Can an Online Bookstore Be a Community Bookstore?
Is the frequently drawn distinction between online bookstores (efficient, convenient, innovative) and traditional bookstores (old-fashioned, communal, curated) a false one? This fall, Molly Gaudry and her fellow staff at The Lit Pub are trying to prove that it is.
Billing itself as “an online bookstore that hand-picks and recommends books,” The Lit Pub was founded earlier this year and has recently relaunched with an effusion of bookish joy. (“From our hearts to yours!”) The site features staff-written reviews of select books and literary magazines, as well as a prominently displayed honor roll of publishers whose books it offers. Since many of these publishers are themselves small independent outfits, there’s a strong spirit of mutual support at work in the enterprise. A detailed explanation of the Pub’s business model is available on their FAQ page.
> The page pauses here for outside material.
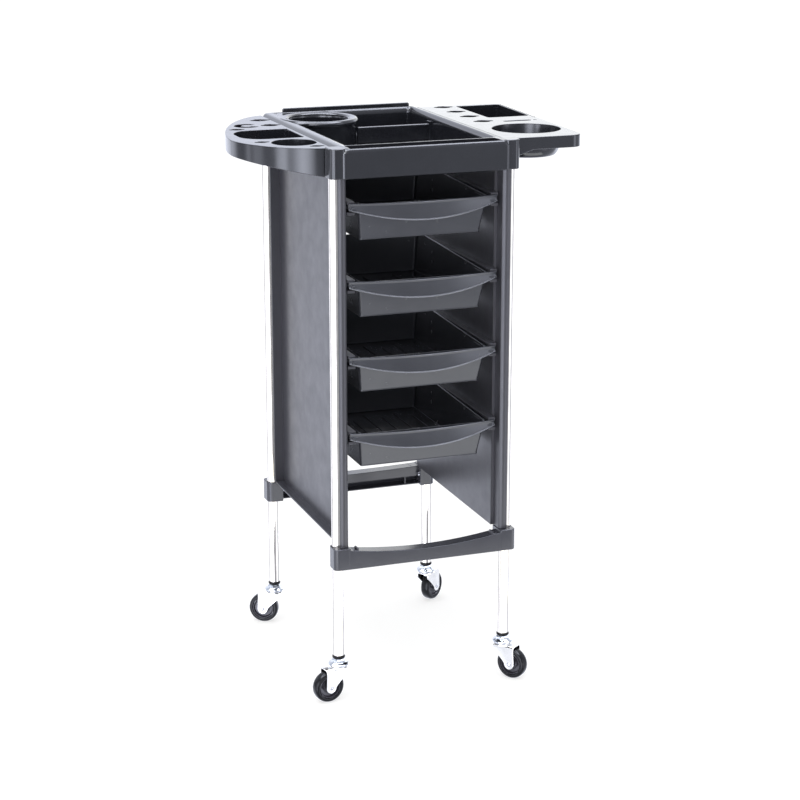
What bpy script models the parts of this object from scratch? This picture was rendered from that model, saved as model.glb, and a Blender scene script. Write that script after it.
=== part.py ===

I’m intrigued by The Lit Pub as a business venture, a social experiment, and just possibly, as the start of a reverse trend within the bookselling industry. I’ve noticed that tight-knit online social groups—be they regular commenters on a forum or regular players of a game—tend to converge toward real-world meetups and activities. If The Lit Pub is truly successful in forging bonds among staff, customers, and even business partners, I wonder whether Gaudry and company won’t someday try to supplement their online presence with a brick-and-mortar operation somewhere. In other words, whether a new model for indie booksellers might be to build up communities on the Web, then entice a portion of them offline—rather than the other way around. (Of course this is pure speculation on my part, but still, isn’t the possibility embedded in the new site’s name? Mightn’t a literary pub eventually want to offer some tables, chairs, and pints of Guinness along with the books?)
UPDATE 6:15 PM: In an exchange via email, Molly Gaudry confirms that brick-and-mortar is a possibility that’s been hovering in the back of her mind: “We’re not ruling it out, anyway.” For now, she says, The Lit Pub is focused on the challenge of finding their footing online, where they face as much competition from Amazon as any other indie bookstore. Still, if they ever do open a physical location, it would far surpass my modest vision: “I’ve been dreaming about one day fixing up an old roller skating rink. I’d like the outer walls to be bookshelves with sliding ladders that go up to an upstairs loft filled with tables and couches, coffee shop style. In the downstairs snack bar area, we’d turn that into an actual bar. There would be books everywhere. And roller skating….And author events, etc. It’s a weird daydream.” Maybe so, but on the other hand, if you’re hoping to reinvent the bookstore, why not the roller rink too?